**Aim of the task**: Make an exact copy of the listing below.

START

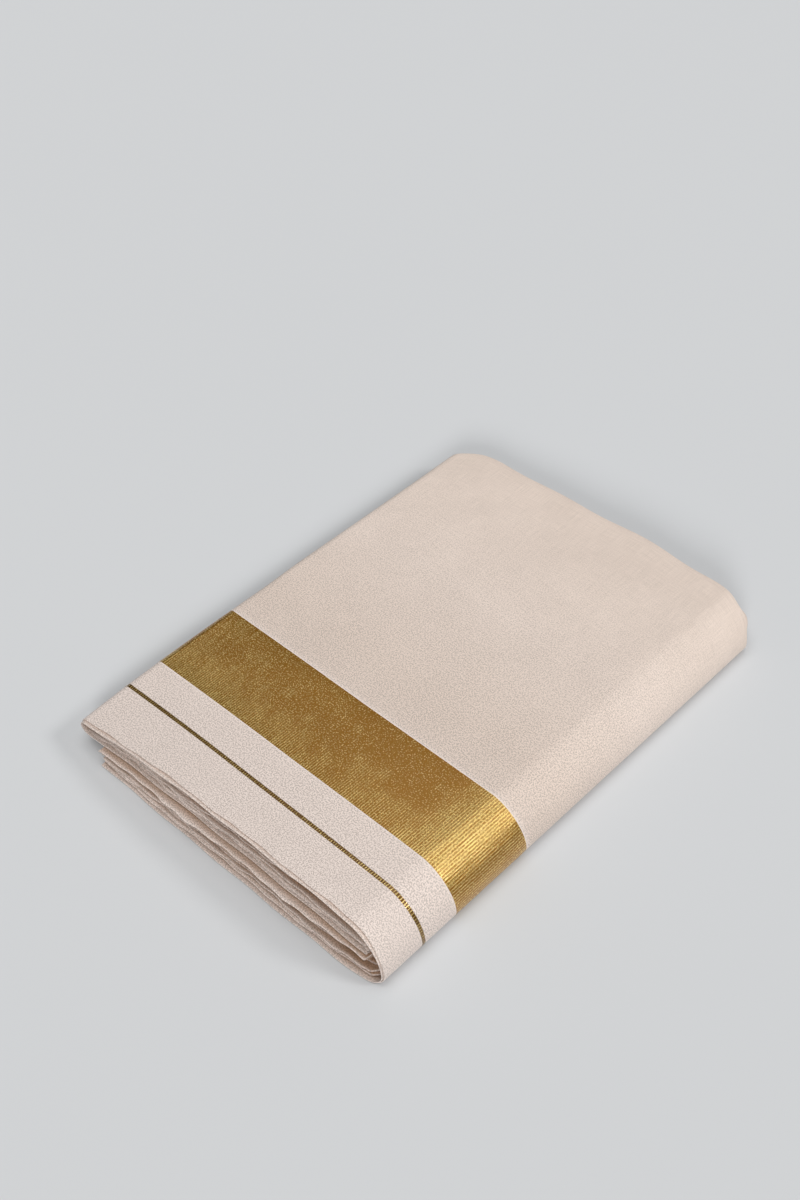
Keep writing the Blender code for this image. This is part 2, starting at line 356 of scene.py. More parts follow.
def wrap_point(stretch, share, y):
    """X and Z of the middle of the outer wrap's wall."""
    radius, centre = small_fold(y)
    start = fold_start(y)
    if stretch == "tuck":
        x = mix(TUCK_END, start, share)
        return x, settle(tuck_height(x, y), centre - radius, x - start)
    if stretch == "small fold":
        turn = -math.pi / 2 - math.pi * share
        return start + radius * np.cos(turn), centre + radius * np.sin(turn)
    if stretch == "top":
        x = mix(start, SHOULDER_START, share)
        drop = top_height(start, y) - HALF_WALL - centre - radius
        ease = np.clip(1 - (x - start) / EASE_RUN, 0.0, 1.0)
        return x, top_height(x, y) - HALF_WALL - drop * ease * ease * (3 - 2 * ease)
    if stretch == "large fold":
        return large_fold(share, y, HALF_WALL)
    return mix(foot_start(y), lower_end(y), share), HALF_WALL + 0 * share


def leaf_outer(stretch, share, y):
    """X and Z of the leaves' outer face, just inside the outer wrap."""
    if stretch == "upper":
        x, z = wrap_point("top", share, y)
        return x, z + HALF_WALL - LEAF_DEPTH
    if stretch == "turn":
        return large_fold(share, y, LEAF_DEPTH)
    return mix(foot_start(y), lower_end(y), share), LEAF_DEPTH + 0 * share


def leaf_inner(stretch, share, y):
    """X and Z of the leaves' inner face, round the tucked leaf."""
    clear = HALF_WALL + TUCK_CLEAR
    radius, centre = small_fold(y)
    start = fold_start(y)
    if stretch == "upper":
        x = mix(start, TUCK_END, share)
        return x, settle(tuck_height(x, y), centre - radius, x - start) + clear
    if stretch == "turn":
        turn = math.pi / 2 - math.pi * share
        return TUCK_END + clear * np.cos(turn), tuck_height(TUCK_END, y) + clear * np.sin(turn)
    x = mix(TUCK_END, lower_end(y), share)
    return x, settle(tuck_height(x, y), centre - radius, x - start) - clear


def far_folds(x):
    """Y of the solids' far folds over the point x: a wavy line, drawn back at both corners."""
    wave = FAR_WAVE * np.sin(2 * math.pi * FAR_WAVE_COUNT * x / PACKET_WIDTH)
    left = np.clip(1 - x / LEFT_CORNER, 0.0, 1.0) ** 2 * LEFT_DRAW_BACK
    right = np.clip(1 - (PACKET_WIDTH - x) / RIGHT_CORNER, 0.0, 1.0) ** 2 * RIGHT_DRAW_BACK
    return across(FAR_EDGE, x) + wave - left - right


def swollen(swell, x):
    return swell.amount * np.exp(-(((x - swell.x) / swell.reach) ** 2))


def far_edge(x):
    """Y of the cloth's far folds over the point x.

    The middle and the right corner stand out, and the left corner is rounder.
    """
    tip = LEFT_TIP.amount * np.clip(1 - x / LEFT_TIP.reach, 0.0, 1.0) ** 1.5
    return far_folds(x) + swollen(FAR_SWELL, x) + swollen(RIGHT_TIP, x) - tip


def middle_y():
    """Y of the packet's middle, from its near left corner."""
    reach = far_folds(np.linspace(0.0, PACKET_WIDTH, 201)).max()
    return (across(LOWER_SELVEDGE, LOWER_SETBACK) + reach) / 2


MIDDLE = (PACKET_WIDTH / 2, middle_y())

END

**Result of this exercise**:
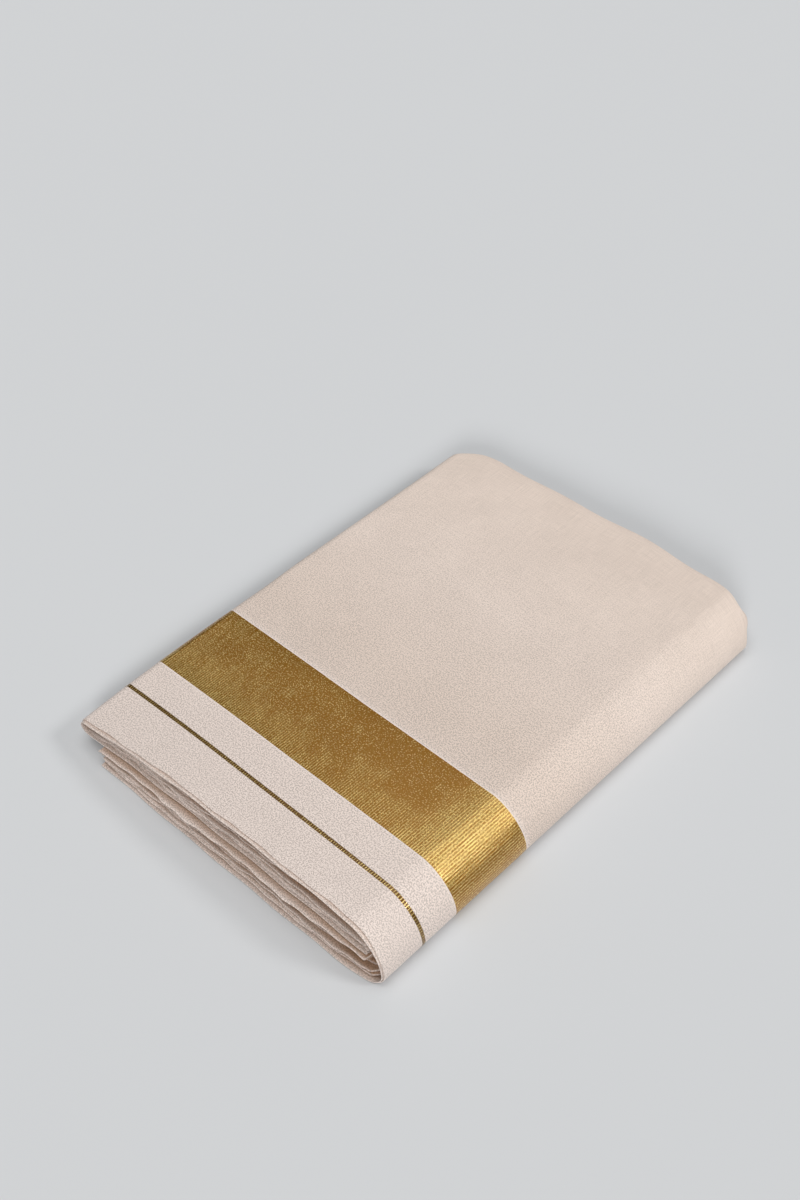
Keep writing the Blender code for this image. This is part 2, starting at line 356 of scene.py. More parts follow.
def wrap_point(stretch, share, y):
    """X and Z of the middle of the outer wrap's wall."""
    radius, centre = small_fold(y)
    start = fold_start(y)
    if stretch == "tuck":
        x = mix(TUCK_END, start, share)
        return x, settle(tuck_height(x, y), centre - radius, x - start)
    if stretch == "small fold":
        turn = -math.pi / 2 - math.pi * share
        return start + radius * np.cos(turn), centre + radius * np.sin(turn)
    if stretch == "top":
        x = mix(start, SHOULDER_START, share)
        drop = top_height(start, y) - HALF_WALL - centre - radius
        ease = np.clip(1 - (x - start) / EASE_RUN, 0.0, 1.0)
        return x, top_height(x, y) - HALF_WALL - drop * ease * ease * (3 - 2 * ease)
    if stretch == "large fold":
        return large_fold(share, y, HALF_WALL)
    return mix(foot_start(y), lower_end(y), share), HALF_WALL + 0 * share


def leaf_outer(stretch, share, y):
    """X and Z of the leaves' outer face, just inside the outer wrap."""
    if stretch == "upper":
        x, z = wrap_point("top", share, y)
        return x, z + HALF_WALL - LEAF_DEPTH
    if stretch == "turn":
        return large_fold(share, y, LEAF_DEPTH)
    return mix(foot_start(y), lower_end(y), share), LEAF_DEPTH + 0 * share


def leaf_inner(stretch, share, y):
    """X and Z of the leaves' inner face, round the tucked leaf."""
    clear = HALF_WALL + TUCK_CLEAR
    radius, centre = small_fold(y)
    start = fold_start(y)
    if stretch == "upper":
        x = mix(start, TUCK_END, share)
        return x, settle(tuck_height(x, y), centre - radius, x - start) + clear
    if stretch == "turn":
        turn = math.pi / 2 - math.pi * share
        return TUCK_END + clear * np.cos(turn), tuck_height(TUCK_END, y) + clear * np.sin(turn)
    x = mix(TUCK_END, lower_end(y), share)
    return x, settle(tuck_height(x, y), centre - radius, x - start) - clear


def far_folds(x):
    """Y of the solids' far folds over the point x: a wavy line, drawn back at both corners."""
    wave = FAR_WAVE * np.sin(2 * math.pi * FAR_WAVE_COUNT * x / PACKET_WIDTH)
    left = np.clip(1 - x / LEFT_CORNER, 0.0, 1.0) ** 2 * LEFT_DRAW_BACK
    right = np.clip(1 - (PACKET_WIDTH - x) / RIGHT_CORNER, 0.0, 1.0) ** 2 * RIGHT_DRAW_BACK
    return across(FAR_EDGE, x) + wave - left - right


def swollen(swell, x):
    return swell.amount * np.exp(-(((x - swell.x) / swell.reach) ** 2))


def far_edge(x):
    """Y of the cloth's far folds over the point x.

    The middle and the right corner stand out, and the left corner is rounder.
    """
    tip = LEFT_TIP.amount * np.clip(1 - x / LEFT_TIP.reach, 0.0, 1.0) ** 1.5
    return far_folds(x) + swollen(FAR_SWELL, x) + swollen(RIGHT_TIP, x) - tip


def middle_y():
    """Y of the packet's middle, from its near left corner."""
    reach = far_folds(np.linspace(0.0, PACKET_WIDTH, 201)).max()
    return (across(LOWER_SELVEDGE, LOWER_SETBACK) + reach) / 2


MIDDLE = (PACKET_WIDTH / 2, middle_y())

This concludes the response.